Oui. Il y a les échéances électorales de 2023 qui arrivent et chacun de ces leaders voudraient avoir au moins un droit de regard sur les réformes électorales qui sont annoncées.

Officiellement, c’est l’informateur Modeste Bahati Lukwebo quoi doit identifier la nouvelle majorité. Est-ce qu’on connaît déjà le profil du futur Premier ministre ?

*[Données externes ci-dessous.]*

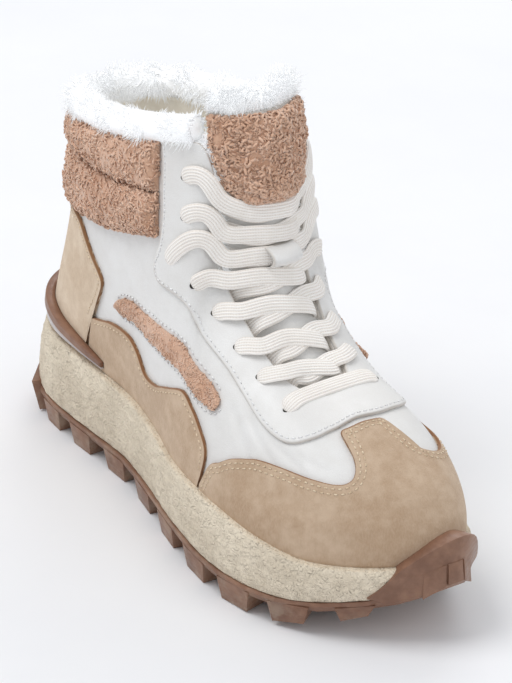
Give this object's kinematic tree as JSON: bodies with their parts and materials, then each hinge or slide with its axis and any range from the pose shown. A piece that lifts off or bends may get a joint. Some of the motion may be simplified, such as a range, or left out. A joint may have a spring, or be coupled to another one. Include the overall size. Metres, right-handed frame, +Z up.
{
  "type": "winter sneaker",
  "caption": "High-top lace-up winter sneaker with a thick lugged sole, suede panels, fleece collar pads and plush trim.",
  "frame": {"origin": "middle of the flat bottom of the heel's centre lug, which rests on the floor", "axes": "+X towards the toe, +Y towards the shoe's medial side, +Z up; the shoe is a right shoe standing on its sole"},
  "size_m": [0.2878, 0.1048, 0.2095],
  "materials": {
    "gum_rubber": "brown gum rubber, satin",
    "foam": "pebbled cream foam, matte",
    "lining": "cream fleece",
    "leather": "smooth off-white leather with a fine grain",
    "suede": "tan suede with a soft nap",
    "pale_suede": "pale tan suede",
    "teddy": "curly pinkish-brown fleece",
    "plush": "white plush",
    "lace": "flat ribbed cotton tape",
    "clip_face": "pale greyish-lilac moulded plastic"
  },
  "bodies": {
    "root": {"outsole": "gum_rubber", "midsole": "foam", "insole": "lining", "upper": "leather", "toe_cap": "suede", "side_panel_lateral": "suede", "side_panel_medial": "suede", "heel_counter": "pale_suede", "eyestay": "leather", "collar_pad_lower": "teddy", "collar_pad_upper": "teddy", "inlay_lateral": "teddy", "inlay_medial": "teddy", "heel_clip_band": "gum_rubber", "heel_clip_face": "clip_face", "tongue": "leather", "tongue_pad": "teddy", "collar_fur": "plush", "tongue_fur": "plush", "lace_row_1": "lace", "lace_row_2": "lace", "lace_row_3": "lace", "lace_row_4": "lace", "lace_row_5": "lace", "lace_row_6": "lace", "lace_row_7": "lace", "lace_row_8": "lace", "lace_keeper": "leather"}
  },
  "joints": []
}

Ce sont des derniers réglages qui sont en cours, parce qu’on sait qu’il n’y a pas encore eu des garanties sur des répartitions et sur qui va occuper quel poste. Les transfuges du FCC [de Joseph Kabila], qui sont venus en nombre pour rejoindre l’Union sacrée, voudraient s’y retrouver, alors que les nouveaux alliés du président Félix Tshisekedi, Jean-Pierre Bemba et Moïse Katumbi, ne verraient pas d’un bon œil que, demain, l’Assemblée nationale soit encore une fois dirigée par quelqu’un qui est étiqueté FCC.

Peut-on imaginer que Moïse Katumbi et Jean-Pierre Bemba se partagent les postes de Premier ministre et de président de l’Assemblée nationale ?

Dans l’entourage du président, il se dit qu’il ne faudrait pas un Premier ministre qui fasse de l’ombre au président Tshisekedi, parce que ce serait délicat de rentrer encore dans une coalition compliquée avec un Premier ministre qui ferait de l’ombre. Et la question aussi, c’est : est-ce que ces deux leaders, Jean-Pierre Bemba et Moïse Katumbi, voudraient partager le bilan de Félix Tshisekedi en 2023 ? Parce que ce sont de potentiels concurrents de Félix Tshisekedi en 2023. Donc, les arbitrages sont en cours, ce sont des questions qui se discutent en ce moment.